Studienplatz als Spekulationsobjekt

Jahrelang kämpften die Hochschulen dafür, selbst ihre Studenten auswählen zu dürfen. Doch mit der Flut an Bewerbungen setzte auch die Überforderung ein. Bei der Studienplatzvergabe wird von Bewerbern und Unis kräftig spekuliert.

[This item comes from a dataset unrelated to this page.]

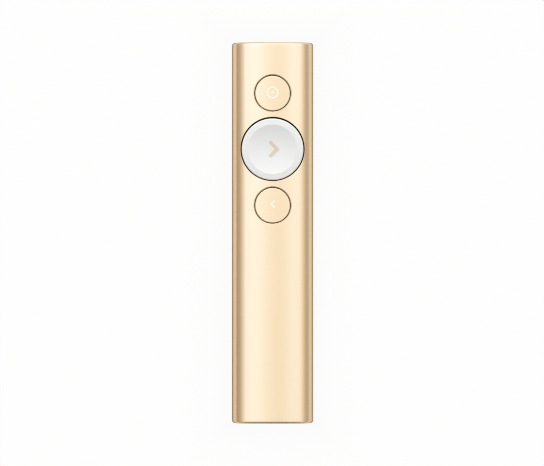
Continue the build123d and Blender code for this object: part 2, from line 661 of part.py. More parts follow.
def motor_weight():
    """Eccentric weight: a half disc that hangs below the shaft, with a hub round it."""
    weight = rod_x(WEIGHT_RADIUS, *WEIGHT_X, MOTOR_Y, MOTOR_Z)
    weight &= block(WEIGHT_X, (MOTOR_Y - WEIGHT_RADIUS, MOTOR_Y + WEIGHT_RADIUS), (0, MOTOR_Z))
    weight += rod_x(WEIGHT_HUB, *WEIGHT_X, MOTOR_Y, MOTOR_Z)
    return weight - rod_x(SHAFT_RADIUS + TINY, *WEIGHT_X, MOTOR_Y, MOTOR_Z)


def motor_leads():
    """Two short leads that slope from the motor's end down to the board."""
    top = Vector(MOTOR_TAIL_X, 0, MOTOR_Z - 0.6)
    foot = Vector(MOTOR_TAIL_X - 2.2, 0, BOARD_TOP)
    slope = Plane(origin=(top + foot) / 2, z_dir=top - foot)
    lead = slope * Cylinder(MOTOR_LEAD_RADIUS, 2 * (top - foot).length)
    lead &= block((foot.X - 1, MOTOR_TAIL_X), (-1, 1), (BOARD_TOP, MOTOR_Z))
    return [Pos(0, MOTOR_Y + side, 0) * lead for side in (-0.9, 0.9)]


# ---- Tail end ----
MOUTH_WIDTH = RECEIVER_WIDTH + 2 * BAY_CLEARANCE
MOUTH_HEIGHT = RECEIVER_HEIGHT + 2 * BAY_CLEARANCE
MOUTH_CORNER = RECEIVER_CORNER + BAY_CLEARANCE
MOUTH_BEVEL = 0.3
BAY_RIBS = ((TAIL + END_SEAT, 1.2), (-50.5, 1.0), (-43.5, 1.0))  # place and thickness
PORT_CLEARANCE = 0.2
SPRING_Z = (MID - 1.0, MID + 1.0)
SPRING_SHEET, SPRING_CREST, SPRING_BEND, SPRING_RUN, SPRING_END = 0.2, 7.35, 1.2, 3.2, 5.0


def tail_plate():
    """End plate at the tail with the receiver's mouth and a bevel round it."""
    plate = oval(END_PLATE_INSET, TAIL + END_RECESS, TAIL + END_SEAT)
    plate = chamfer(plate.faces().sort_by(Axis.Y)[0].edges(), END_PLATE_BEVEL)
    plate -= rounded_bar(MOUTH_WIDTH, MOUTH_HEIGHT, MOUTH_CORNER, TAIL - 1, TAIL + END_SEAT + 1)
    mouth = plate.faces().sort_by(Axis.Y)[0].inner_wires()[0].edges()
    return chamfer(mouth, MOUTH_BEVEL)


def receiver_bay():
    """Tube for the receiver: flange, centring ribs, spring windows and a floor with the port's window."""
    seat = TAIL + END_SEAT
    tube = rounded_bar(
        MOUTH_WIDTH + 2 * BAY_WALL,
        MOUTH_HEIGHT + 2 * BAY_WALL,
        MOUTH_CORNER + BAY_WALL,
        seat,
        TRAY_TAIL,
    )
    for y, thickness in BAY_RIBS:
        tube += oval(TRAY_OUT, y, y + thickness)
    tube -= rounded_bar(MOUTH_WIDTH, MOUTH_HEIGHT, MOUTH_CORNER, seat - 1, BAY_FLOOR_Y)
    around = 2 * PORT_CLEARANCE
    tube -= rounded_bar(
        PORT_WIDTH + around, PORT_HEIGHT + around, PORT_CORNER + PORT_CLEARANCE, BAY_FLOOR_Y - 1, 0
    )
    for x in (-TAIL_SCREW_X, TAIL_SCREW_X):
        tube -= rod_y(SCREW_RADIUS + SCREW_GAP, BAY_FLOOR_Y - 1, TRAY_TAIL + 1, x)
    reach = SPRING_RUN + SPRING_SHEET
    window = (SPRING_Z[0] - SPRING_SHEET, SPRING_Z[1] + SPRING_SHEET)
    return tube - block((-WIDTH / 2, WIDTH / 2), (CATCH_Y - reach, CATCH_Y + reach), window)


def bay_springs():
    """Leaf spring in each side window whose bend drops into the receiver's notch."""
    flat = MOUTH_WIDTH / 2 + BAY_WALL + SPRING_SHEET / 2
    points = [
        (flat, CATCH_Y - SPRING_END),
        (flat, CATCH_Y - SPRING_RUN),
        (SPRING_CREST, CATCH_Y),
        (flat, CATCH_Y + SPRING_RUN),
        (flat, CATCH_Y + SPRING_END),
    ]
    strip = trace(FilletPolyline(*points, radius=SPRING_BEND), SPRING_SHEET)
    leaf = Pos(0, 0, SPRING_Z[0]) * extrude(strip, SPRING_Z[1] - SPRING_Z[0])
    return [leaf, mirror(leaf, Plane.YZ)]


# ---- Receiver ----
GROOVE_WIDTH, GROOVE_HEIGHT, GROOVE_DEPTH, GROOVE_LIP = 9.0, 1.8, 1.2, 0.5
CASE_BEVEL, CASE_WALL, CASE_INNER_CORNER = 0.3, 0.9, 0.6
NOTCH_RADIUS, NOTCH_DEPTH = 2.0, 0.45
COLLAR_BEVEL, COLLAR_SPIGOT = 0.25, 1.4
PLUG_CORNER = 0.5
LATCH_X, LATCH_WIDTH, LATCH_PLACE = 2.35, 2.3, (7.1, 5.1)


def receiver_case():
    """Moulded case with a fingernail groove in its end and a catch notch in each side."""
    case = rounded_bar(
        RECEIVER_WIDTH, RECEIVER_HEIGHT, RECEIVER_CORNER, RECEIVER_TAIL, RECEIVER_CASE_TIP
    )
    case = chamfer(case.faces().sort_by(Axis.Y)[0].edges(), CASE_BEVEL)
    width, height = RECEIVER_WIDTH - 2 * CASE_WALL, RECEIVER_HEIGHT - 2 * CASE_WALL
    inside = (RECEIVER_TAIL + GROOVE_DEPTH + CASE_WALL - 0.2, RECEIVER_CASE_TIP + 1)
    case -= rounded_bar(width, height, CASE_INNER_CORNER, *inside)
    mouth = Pos(0, MID + 0.6) * SlotOverall(GROOVE_WIDTH, GROOVE_HEIGHT)
    undercut = Pos(0, MID + 0.9) * SlotOverall(GROOVE_WIDTH, GROOVE_HEIGHT)  # towards the front
    case -= along_y(mouth, RECEIVER_TAIL - 1, RECEIVER_TAIL + GROOVE_DEPTH)
    case -= along_y(undercut, RECEIVER_TAIL + GROOVE_LIP, RECEIVER_TAIL + GROOVE_DEPTH)
    notch_x = RECEIVER_WIDTH / 2 - NOTCH_DEPTH + NOTCH_RADIUS
    notch = peg(NOTCH_RADIUS, 0, DEPTH, notch_x, CATCH_Y)
    return case - both_sides(notch)


def receiver_collar():
    """Bezel that closes the case round the plug."""
    collar = rounded_bar(
        RECEIVER_WIDTH,
        RECEIVER_HEIGHT,
        RECEIVER_CORNER,
        RECEIVER_CASE_TIP,
        RECEIVER_CASE_TIP + RECEIVER_COLLAR,
    )
    collar = chamfer(collar.faces().sort_by(Axis.Y)[-1].edges(), COLLAR_BEVEL)
    shrink = 2 * (CASE_WALL + TINY)
    collar += rounded_bar(
        RECEIVER_WIDTH - shrink,
        RECEIVER_HEIGHT - shrink,
        CASE_INNER_CORNER,
        RECEIVER_CASE_TIP - COLLAR_SPIGOT,
        RECEIVER_CASE_TIP,
    )
    return collar - rounded_bar(PLUG_WIDTH, PLUG_HEIGHT, PLUG_CORNER, PLUG_TAIL, PLUG_TIP)


def plug_shell():
    """Folded metal shell of the plug with two latch windows in each broad face."""
    shell = rounded_bar(PLUG_WIDTH, PLUG_HEIGHT, PLUG_CORNER, PLUG_TAIL, PLUG_TIP)
    inner = 2 * PLUG_SHEET
    shell -= rounded_bar(
        PLUG_WIDTH - inner, PLUG_HEIGHT - inner, PLUG_CORNER - PLUG_SHEET, PLUG_TAIL - 1, PLUG_TIP + 1
    )
    windows = (PLUG_TIP - LATCH_PLACE[0], PLUG_TIP - LATCH_PLACE[1])
    for x in (-LATCH_X, LATCH_X):
        shell -= block((x - LATCH_WIDTH / 2, x + LATCH_WIDTH / 2), windows, (0, DEPTH))
    return shell


def plug_tongue():
    """Insulator that half fills the shell and carries the contacts."""
    half = PLUG_WIDTH / 2 - PLUG_SHEET
    low = MID - PLUG_HEIGHT / 2 + PLUG_SHEET
    tongue = block((-half, half), (PLUG_TAIL, PLUG_TIP - 0.5), (low, MID))
    return fillet(tongue.edges().filter_by(Axis.Y).sort_by(Axis.Z)[:2], 0.3)


def plug_contacts():
    """Four contacts on the tongue, the outer two longer."""
    return [
        block((x - 0.5, x + 0.5), (-56.0, PLUG_TIP - tip), (MID, MID + 0.08))
        for x, tip in ((-3.5, 1.0), (-1.0, 2.2), (1.0, 2.2), (3.5, 1.0))
    ]


def receiver_board():
    """Small board inside the case, level with the contacts."""
    return block((-6.2, 6.2), (RECEIVER_TAIL + 2.4, -54.4), (MID - BOARD, MID))


def receiver_chips():
    """Radio chip, crystal and aerial of the receiver."""
    places = [(-1.0, -60.2, 3.6, 3.6, 0.8), (3.6, -60.4, 2.0, 1.6, 0.6), (3.6, -57.6, 3.2, 1.6, 0.8)]
    return [
        block((x - w / 2, x + w / 2), (y - d / 2, y + d / 2), (MID, MID + h))
        for x, y, w, d, h in places
    ]


# ---- All pieces ----
def pieces():
    """Every node's name with its solid, or its list of solids."""
    yield "body_sleeve", body_sleeve()
    yield "front_cap", front_cap()
    yield "light_pipe", light_pipe()
    yield "chassis", chassis()
    yield "button_carrier", button_carrier()
    yield "carrier_screws", carrier_screws()
    yield "tail_screws", tail_screws()
    yield "tail_plate", tail_plate()
    yield "receiver_bay", receiver_bay()
    yield "bay_springs", bay_springs()
    for button in BUTTONS:
        place = Pos(0, button.y, 0)
        face = next_face(button) if button.name == "next" else button_face(button)
        yield f"{button.name}_button_face", place * face
        yield f"{button.name}_button_plunger", place * plunger(button)
        yield f"{button.name}_switch_stem", place * switch_stem()
        yield f"{button.name}_switch_base", place * switch_base()
        yield f"{button.name}_switch_cover", [place * solid for solid in switch_cover()]
        yield f"{button.name}_switch_dome", place * switch_dome()
    yield "main_board", main_board()
    yield "radio_shield", radio_shield()
    yield "board_chips", board_chips()
    yield "chip_antenna", chip_antenna()
    yield "status_lamp", status_lamp()
    yield "charging_port_shell", port_shell()
    yield "charging_port_tongue", port_tongue()
    yield "charging_port_contacts", port_contacts()
    yield "battery_cell", battery_cell()
    yield "battery_pad", battery_pad()
    yield "battery_guard", battery_guard()
    for colour, x in LEAD_X.items():
        yield f"battery_lead_{colour}", battery_lead(x)
    yield "battery_socket", battery_socket()
    yield "battery_plug", battery_plug()
    yield "motor_can", motor_can()
    yield "motor_boot", motor_boot()
    yield "motor_shaft", motor_shaft()
    yield "motor_weight", motor_weight()
    yield "motor_leads", motor_leads()
    yield "receiver_case", receiver_case()
    yield "receiver_collar", receiver_collar()
    yield "receiver_board", receiver_board()
    yield "receiver_chips", receiver_chips()
    yield "receiver_plug_shell", plug_shell()
    yield "receiver_plug_tongue", plug_tongue()
    yield "receiver_plug_contacts", plug_contacts()


def main():
    """Writes one STEP file per node."""
    os.makedirs("parts", exist_ok=True)
    for name, solids in pieces():
        shape = Compound(children=solids) if isinstance(solids, list) else solids
        export_step(shape, f"parts/{name}.step")


main()
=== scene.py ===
"""Fine shapes and finishes of a wireless presentation clicker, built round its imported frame.

The frame's solids hold the sizes and places. This script models what shows of them: the sleeve, the
three button faces and their signs, the snap domes, and the parts at both ends with their edges
rounded. Every other node keeps its solid and gets a finish. +Z points out of the front face, +Y to
the tip and +X to the right.
"""

import json
import logging
import math
from dataclasses import dataclass
from enum import Enum
from typing import Callable

import bmesh
import bpy
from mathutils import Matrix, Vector


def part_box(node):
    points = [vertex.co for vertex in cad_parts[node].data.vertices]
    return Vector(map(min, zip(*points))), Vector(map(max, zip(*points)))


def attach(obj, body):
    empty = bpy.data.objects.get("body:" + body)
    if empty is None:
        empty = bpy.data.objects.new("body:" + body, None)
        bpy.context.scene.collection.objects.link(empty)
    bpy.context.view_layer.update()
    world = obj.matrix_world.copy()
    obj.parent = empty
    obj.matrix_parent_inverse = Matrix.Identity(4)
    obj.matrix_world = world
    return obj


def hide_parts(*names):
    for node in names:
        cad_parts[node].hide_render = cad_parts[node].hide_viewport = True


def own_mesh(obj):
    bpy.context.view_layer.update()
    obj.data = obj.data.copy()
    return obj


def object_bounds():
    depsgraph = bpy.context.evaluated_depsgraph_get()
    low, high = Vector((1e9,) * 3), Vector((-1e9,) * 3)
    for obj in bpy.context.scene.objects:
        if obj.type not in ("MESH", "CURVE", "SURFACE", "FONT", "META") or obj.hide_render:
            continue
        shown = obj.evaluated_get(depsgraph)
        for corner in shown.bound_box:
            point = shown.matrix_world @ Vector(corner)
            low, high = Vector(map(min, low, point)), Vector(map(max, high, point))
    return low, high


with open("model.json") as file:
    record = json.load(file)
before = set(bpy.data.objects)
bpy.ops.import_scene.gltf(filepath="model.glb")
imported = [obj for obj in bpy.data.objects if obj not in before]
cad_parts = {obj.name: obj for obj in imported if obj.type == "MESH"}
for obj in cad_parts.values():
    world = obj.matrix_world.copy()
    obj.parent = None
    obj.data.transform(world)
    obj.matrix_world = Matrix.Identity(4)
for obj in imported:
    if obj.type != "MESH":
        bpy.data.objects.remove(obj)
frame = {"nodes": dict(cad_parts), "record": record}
CAD_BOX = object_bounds()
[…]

Mainz. Vergleichende Literaturwissenschaft an der Uni Frankfurt, Geografie in Mainz oder doch ein Lehramtsstudium in Koblenz? Studienplatzbewerber werden in ihrer Ausrichtung immer flexibler, Anforderungen für das gleiche Studienziel an verschiedenen Hochschulen immer unterschiedlicher. Die Folge: Ein Dutzend und mehr Bewerbungen werden verschickt, nicht zuletzt wegen der Vorzüge einer Online-Anmeldung. Die teils komplizierten Bewerbungs-Anforderungen "zwingen" quasi zu Mehrfach-Bewerbungen, wie Bernhard Einig, Abteilungsleiter Studium und Lehre an der Uni Mainz, erläutert. Vor allem, wenn auf das verlockendste "Angebot" spekuliert wird. Nicht eingelöste Zusagen erfordern dann bis zu vier Nachrückverfahren, um die Studienplätze zu besetzen.

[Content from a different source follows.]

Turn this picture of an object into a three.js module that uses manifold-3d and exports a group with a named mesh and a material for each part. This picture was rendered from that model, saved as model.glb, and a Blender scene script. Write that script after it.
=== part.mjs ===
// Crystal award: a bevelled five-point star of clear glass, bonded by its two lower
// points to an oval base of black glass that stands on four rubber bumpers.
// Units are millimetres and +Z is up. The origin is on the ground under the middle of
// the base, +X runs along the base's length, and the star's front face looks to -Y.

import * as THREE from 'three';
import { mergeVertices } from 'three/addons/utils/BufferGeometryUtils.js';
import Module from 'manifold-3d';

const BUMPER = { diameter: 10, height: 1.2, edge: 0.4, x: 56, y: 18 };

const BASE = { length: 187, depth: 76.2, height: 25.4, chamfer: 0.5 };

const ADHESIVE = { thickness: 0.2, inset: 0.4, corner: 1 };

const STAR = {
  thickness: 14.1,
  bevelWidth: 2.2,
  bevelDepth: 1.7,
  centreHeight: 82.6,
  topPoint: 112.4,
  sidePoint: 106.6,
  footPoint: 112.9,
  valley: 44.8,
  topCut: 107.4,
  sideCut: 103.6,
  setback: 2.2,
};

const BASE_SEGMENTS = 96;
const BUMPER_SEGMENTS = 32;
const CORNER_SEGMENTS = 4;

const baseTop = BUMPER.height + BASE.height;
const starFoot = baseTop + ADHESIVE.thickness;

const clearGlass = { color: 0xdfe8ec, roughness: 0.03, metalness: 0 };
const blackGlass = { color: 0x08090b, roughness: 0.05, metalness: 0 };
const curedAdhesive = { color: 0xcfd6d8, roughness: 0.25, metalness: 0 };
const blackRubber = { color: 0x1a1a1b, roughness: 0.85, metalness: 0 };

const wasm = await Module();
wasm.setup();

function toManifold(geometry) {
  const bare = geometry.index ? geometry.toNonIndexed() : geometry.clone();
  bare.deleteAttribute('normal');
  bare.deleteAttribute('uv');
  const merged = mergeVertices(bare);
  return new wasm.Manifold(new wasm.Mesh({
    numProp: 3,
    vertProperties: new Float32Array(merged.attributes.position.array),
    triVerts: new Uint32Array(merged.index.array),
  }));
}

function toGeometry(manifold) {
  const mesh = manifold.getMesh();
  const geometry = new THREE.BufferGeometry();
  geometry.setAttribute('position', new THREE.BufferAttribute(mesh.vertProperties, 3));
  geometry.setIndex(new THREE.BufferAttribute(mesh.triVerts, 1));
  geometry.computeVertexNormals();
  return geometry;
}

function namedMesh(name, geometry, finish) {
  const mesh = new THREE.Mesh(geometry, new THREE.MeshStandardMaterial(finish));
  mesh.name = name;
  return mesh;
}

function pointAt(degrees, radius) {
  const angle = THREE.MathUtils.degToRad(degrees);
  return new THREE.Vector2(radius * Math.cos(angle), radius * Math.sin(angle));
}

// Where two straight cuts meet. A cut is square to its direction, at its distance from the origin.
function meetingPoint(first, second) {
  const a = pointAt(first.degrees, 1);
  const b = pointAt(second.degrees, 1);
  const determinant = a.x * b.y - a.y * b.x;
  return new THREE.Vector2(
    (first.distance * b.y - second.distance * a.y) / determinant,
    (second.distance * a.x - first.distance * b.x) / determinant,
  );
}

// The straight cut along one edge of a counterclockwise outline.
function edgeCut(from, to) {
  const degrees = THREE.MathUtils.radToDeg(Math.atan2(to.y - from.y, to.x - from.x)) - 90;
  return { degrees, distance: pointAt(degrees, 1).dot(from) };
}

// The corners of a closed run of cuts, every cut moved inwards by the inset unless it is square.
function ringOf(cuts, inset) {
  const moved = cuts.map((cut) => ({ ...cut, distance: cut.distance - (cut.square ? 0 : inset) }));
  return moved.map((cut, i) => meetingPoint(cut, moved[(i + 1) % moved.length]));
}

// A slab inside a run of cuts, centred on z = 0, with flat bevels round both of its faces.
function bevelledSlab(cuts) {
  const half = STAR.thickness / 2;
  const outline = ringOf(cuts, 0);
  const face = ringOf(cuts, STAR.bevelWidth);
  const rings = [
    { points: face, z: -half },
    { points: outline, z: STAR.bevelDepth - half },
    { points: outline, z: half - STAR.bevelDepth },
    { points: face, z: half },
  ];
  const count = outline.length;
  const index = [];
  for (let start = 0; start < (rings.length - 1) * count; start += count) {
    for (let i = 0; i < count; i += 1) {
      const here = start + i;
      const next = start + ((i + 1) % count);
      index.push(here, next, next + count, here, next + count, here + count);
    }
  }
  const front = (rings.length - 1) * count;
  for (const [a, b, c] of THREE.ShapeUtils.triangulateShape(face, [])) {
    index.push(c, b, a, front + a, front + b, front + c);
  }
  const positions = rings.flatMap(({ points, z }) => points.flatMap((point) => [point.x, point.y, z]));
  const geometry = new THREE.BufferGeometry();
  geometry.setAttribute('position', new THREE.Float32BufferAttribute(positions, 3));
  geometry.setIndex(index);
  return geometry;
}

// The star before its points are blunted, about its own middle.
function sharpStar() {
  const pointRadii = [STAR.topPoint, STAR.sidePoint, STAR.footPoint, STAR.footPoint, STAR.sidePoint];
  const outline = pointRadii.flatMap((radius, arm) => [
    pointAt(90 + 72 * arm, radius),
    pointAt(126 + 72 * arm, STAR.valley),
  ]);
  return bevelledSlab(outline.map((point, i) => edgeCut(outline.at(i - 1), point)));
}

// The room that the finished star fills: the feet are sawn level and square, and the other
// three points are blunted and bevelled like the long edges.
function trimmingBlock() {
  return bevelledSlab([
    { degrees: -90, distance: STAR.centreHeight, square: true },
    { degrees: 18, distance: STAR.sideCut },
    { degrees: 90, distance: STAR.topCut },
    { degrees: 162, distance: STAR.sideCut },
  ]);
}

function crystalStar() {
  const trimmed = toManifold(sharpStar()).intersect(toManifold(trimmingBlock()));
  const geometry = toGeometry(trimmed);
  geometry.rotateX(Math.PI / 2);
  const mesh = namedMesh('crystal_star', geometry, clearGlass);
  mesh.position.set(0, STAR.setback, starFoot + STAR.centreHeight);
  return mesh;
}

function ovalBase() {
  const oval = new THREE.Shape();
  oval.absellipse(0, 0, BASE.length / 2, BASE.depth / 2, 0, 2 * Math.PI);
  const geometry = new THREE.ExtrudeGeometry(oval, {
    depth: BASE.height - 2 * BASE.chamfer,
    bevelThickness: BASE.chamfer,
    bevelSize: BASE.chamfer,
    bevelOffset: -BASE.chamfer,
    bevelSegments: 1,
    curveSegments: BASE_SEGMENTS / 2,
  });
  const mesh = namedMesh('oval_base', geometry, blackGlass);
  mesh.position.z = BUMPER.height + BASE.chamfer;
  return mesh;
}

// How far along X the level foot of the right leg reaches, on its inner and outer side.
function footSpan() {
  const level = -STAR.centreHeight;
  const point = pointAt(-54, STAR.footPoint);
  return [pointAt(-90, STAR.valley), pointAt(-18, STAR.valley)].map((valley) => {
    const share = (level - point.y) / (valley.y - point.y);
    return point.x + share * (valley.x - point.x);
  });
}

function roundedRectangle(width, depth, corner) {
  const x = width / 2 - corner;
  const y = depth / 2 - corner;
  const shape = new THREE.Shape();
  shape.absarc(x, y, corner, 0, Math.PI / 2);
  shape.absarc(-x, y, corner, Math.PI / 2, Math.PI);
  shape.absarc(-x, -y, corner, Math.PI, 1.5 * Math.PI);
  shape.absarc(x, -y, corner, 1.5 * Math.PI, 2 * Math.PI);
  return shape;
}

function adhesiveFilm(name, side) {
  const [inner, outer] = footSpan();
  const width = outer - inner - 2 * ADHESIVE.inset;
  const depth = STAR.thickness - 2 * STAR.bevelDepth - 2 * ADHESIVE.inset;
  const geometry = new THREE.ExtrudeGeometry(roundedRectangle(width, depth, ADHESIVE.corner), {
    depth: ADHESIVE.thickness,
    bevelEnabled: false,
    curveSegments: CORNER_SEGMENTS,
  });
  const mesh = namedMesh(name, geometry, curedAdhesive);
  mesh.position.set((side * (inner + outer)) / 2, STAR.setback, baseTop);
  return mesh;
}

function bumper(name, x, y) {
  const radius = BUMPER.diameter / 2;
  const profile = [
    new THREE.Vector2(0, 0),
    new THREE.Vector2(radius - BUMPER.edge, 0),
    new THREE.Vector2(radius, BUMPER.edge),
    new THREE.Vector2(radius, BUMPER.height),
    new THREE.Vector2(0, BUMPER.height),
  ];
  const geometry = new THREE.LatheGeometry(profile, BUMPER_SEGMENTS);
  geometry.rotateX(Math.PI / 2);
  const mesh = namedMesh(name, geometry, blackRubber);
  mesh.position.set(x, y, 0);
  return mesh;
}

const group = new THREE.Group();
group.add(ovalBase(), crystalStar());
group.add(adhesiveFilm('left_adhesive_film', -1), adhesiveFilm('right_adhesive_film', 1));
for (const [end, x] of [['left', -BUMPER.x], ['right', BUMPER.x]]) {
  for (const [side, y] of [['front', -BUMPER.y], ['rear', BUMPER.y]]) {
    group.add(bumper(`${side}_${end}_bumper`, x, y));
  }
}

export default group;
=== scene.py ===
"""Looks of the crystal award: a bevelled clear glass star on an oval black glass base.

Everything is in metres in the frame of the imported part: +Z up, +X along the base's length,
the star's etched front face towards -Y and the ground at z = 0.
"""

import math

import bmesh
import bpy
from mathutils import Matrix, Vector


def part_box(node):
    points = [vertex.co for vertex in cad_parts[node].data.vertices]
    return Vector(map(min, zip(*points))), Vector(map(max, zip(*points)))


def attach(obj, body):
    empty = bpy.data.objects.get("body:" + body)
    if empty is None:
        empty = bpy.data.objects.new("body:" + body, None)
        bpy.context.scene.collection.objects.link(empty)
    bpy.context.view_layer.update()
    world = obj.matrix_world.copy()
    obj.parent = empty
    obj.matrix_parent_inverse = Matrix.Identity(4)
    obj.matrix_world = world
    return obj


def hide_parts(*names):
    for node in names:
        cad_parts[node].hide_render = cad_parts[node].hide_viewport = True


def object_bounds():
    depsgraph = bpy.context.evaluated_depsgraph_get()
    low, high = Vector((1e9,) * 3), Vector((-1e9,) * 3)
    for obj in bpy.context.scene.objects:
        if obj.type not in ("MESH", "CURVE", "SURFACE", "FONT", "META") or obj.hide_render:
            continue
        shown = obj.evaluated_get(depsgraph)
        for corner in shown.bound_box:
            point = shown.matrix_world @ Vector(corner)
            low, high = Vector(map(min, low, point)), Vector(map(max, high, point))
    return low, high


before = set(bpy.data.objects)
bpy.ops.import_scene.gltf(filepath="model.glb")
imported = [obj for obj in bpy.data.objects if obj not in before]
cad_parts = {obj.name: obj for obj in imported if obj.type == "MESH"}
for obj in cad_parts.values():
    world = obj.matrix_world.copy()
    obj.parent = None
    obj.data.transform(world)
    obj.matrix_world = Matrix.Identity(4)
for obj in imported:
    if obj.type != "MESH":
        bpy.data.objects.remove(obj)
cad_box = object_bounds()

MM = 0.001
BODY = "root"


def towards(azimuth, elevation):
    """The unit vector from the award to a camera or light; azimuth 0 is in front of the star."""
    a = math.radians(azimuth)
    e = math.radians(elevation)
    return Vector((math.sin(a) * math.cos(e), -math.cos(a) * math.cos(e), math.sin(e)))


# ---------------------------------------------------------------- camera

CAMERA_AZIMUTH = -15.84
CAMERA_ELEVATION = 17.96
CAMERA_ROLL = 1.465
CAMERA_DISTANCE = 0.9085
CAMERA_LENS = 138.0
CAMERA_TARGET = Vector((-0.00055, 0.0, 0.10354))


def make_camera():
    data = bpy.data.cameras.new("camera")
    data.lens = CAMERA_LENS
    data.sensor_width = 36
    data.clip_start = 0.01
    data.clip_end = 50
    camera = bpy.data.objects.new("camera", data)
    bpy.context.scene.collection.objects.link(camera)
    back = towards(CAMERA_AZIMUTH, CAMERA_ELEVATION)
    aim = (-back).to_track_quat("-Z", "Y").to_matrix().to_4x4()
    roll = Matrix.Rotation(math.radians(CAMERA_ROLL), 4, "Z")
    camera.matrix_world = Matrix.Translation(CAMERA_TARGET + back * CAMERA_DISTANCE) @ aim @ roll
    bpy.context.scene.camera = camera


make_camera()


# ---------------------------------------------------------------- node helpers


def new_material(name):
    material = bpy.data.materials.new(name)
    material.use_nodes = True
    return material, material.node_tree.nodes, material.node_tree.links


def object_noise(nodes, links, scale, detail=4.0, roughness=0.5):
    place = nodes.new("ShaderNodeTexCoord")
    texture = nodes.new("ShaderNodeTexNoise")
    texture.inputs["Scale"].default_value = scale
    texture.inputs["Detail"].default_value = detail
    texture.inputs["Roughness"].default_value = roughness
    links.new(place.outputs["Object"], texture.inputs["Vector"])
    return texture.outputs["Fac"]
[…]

Dieses langwierige Verfahren bringt umgekehrt wieder die Neu-Studenten bei ihrem verspäteten Semestereinstieg oder der Wohnungssuche in Nöte. Bei zwei von drei der insgesamt 120 Studienfächer gibt es in Mainz Zulassungsbeschränkungen. In Rechtswissenschaften werden bis zu dreimal so viele Zusagen rausgeschickt, wie es Studienplätze gibt. Doch das Überbuchungssystem kann für die Hochschulen auch zum Bumerang werden, wenn die verteilten Zusagen entgegen allen Spekulationen und Erwartungen weitgehend angenommen werden, wie es die Mainzer Uni bereits im Fach Medizin erlebt hat.

Niemand hat den Überblick



Die Verrechnung mit den Aufnahmekapazitäten folgender Semester wurde später per Gerichtsbeschluss untersagt, so dass zumindest bei Medizin und Zahnmedizin nicht mehr überbucht wird. Die Fachhochschule Trier hat laut Präsident Jörg Wallmeier die Zulassungsverfahren, wo immer möglich, beschleunigt, um rasch Bescheide zu verschicken und Planungssicherheit zu gewinnen. Dann werden auch schon mal Bewerber angerufen. Dennoch hält Wallmeier eine Rückkehr zur zentralen Studienplatzvergabe in besonders gefragten Fächern für sinnvoll, um vom großen Unsicherheitsfaktor Mehrfachbewerbungen wegzukommen. Damit würde eine einzige Bewerbung mit Rangliste der bevorzugten Hochschulen genügen. Im Mainzer Wissenschaftsministerium sind die Probleme sehr wohl bekannt. Einen Überblick, wie viele gefragte Studienplätze mit örtlicher Zulassungsbeschränkung am Ende unbesetzt bleiben, weil zugelassene Bewerber abgesprungen sind, gibt es allerdings nicht. Ein bereits von den Bundesländern ausgehandelter Staatsvertrag sieht die Umwandlung der bislang stets umstrittenen Zentralstelle für die Vergabe von Studienplätzen (ZVS) in eine Serviceeinrichtung vor. Die Hochschulen könnten dann freiwillig deren Vergabesystem buchen, vor allem in Fächern mit begrenzter Aufnahme. Ein angelaufener Pilotversuch für die Fächer Jura und Wirtschaftswissenschaften, an dem auch die Uni Mainz beteiligt ist, zeigt jedoch, dass dieses System nur Sinn hat, wenn möglichst alle Hochschulen sich für die jeweiligen Fächer dem System anschließen. Zudem bleibt die Frage einer Finanzierung der ZVS-Servicegebühr. Die Hochschulen könnten keine zusätzlichen Kosten tragen, so der Trierer Uni-Präsident Peter Schwenkmezger, der sich auch eine Beteiligung der Studienbewerber mit 50 Euro vorstellen kann. Eine Anschubfinanzierung von 15 Millionen Euro über mehrere Jahre hat Bundesbildungsministerin Annette Schavan in Aussicht gestellt. Die Finanzierung der neuen ZVS soll auch Thema auf dem Bildungsgipfel bei Kanzlerin Angela Merkel im Oktober sein.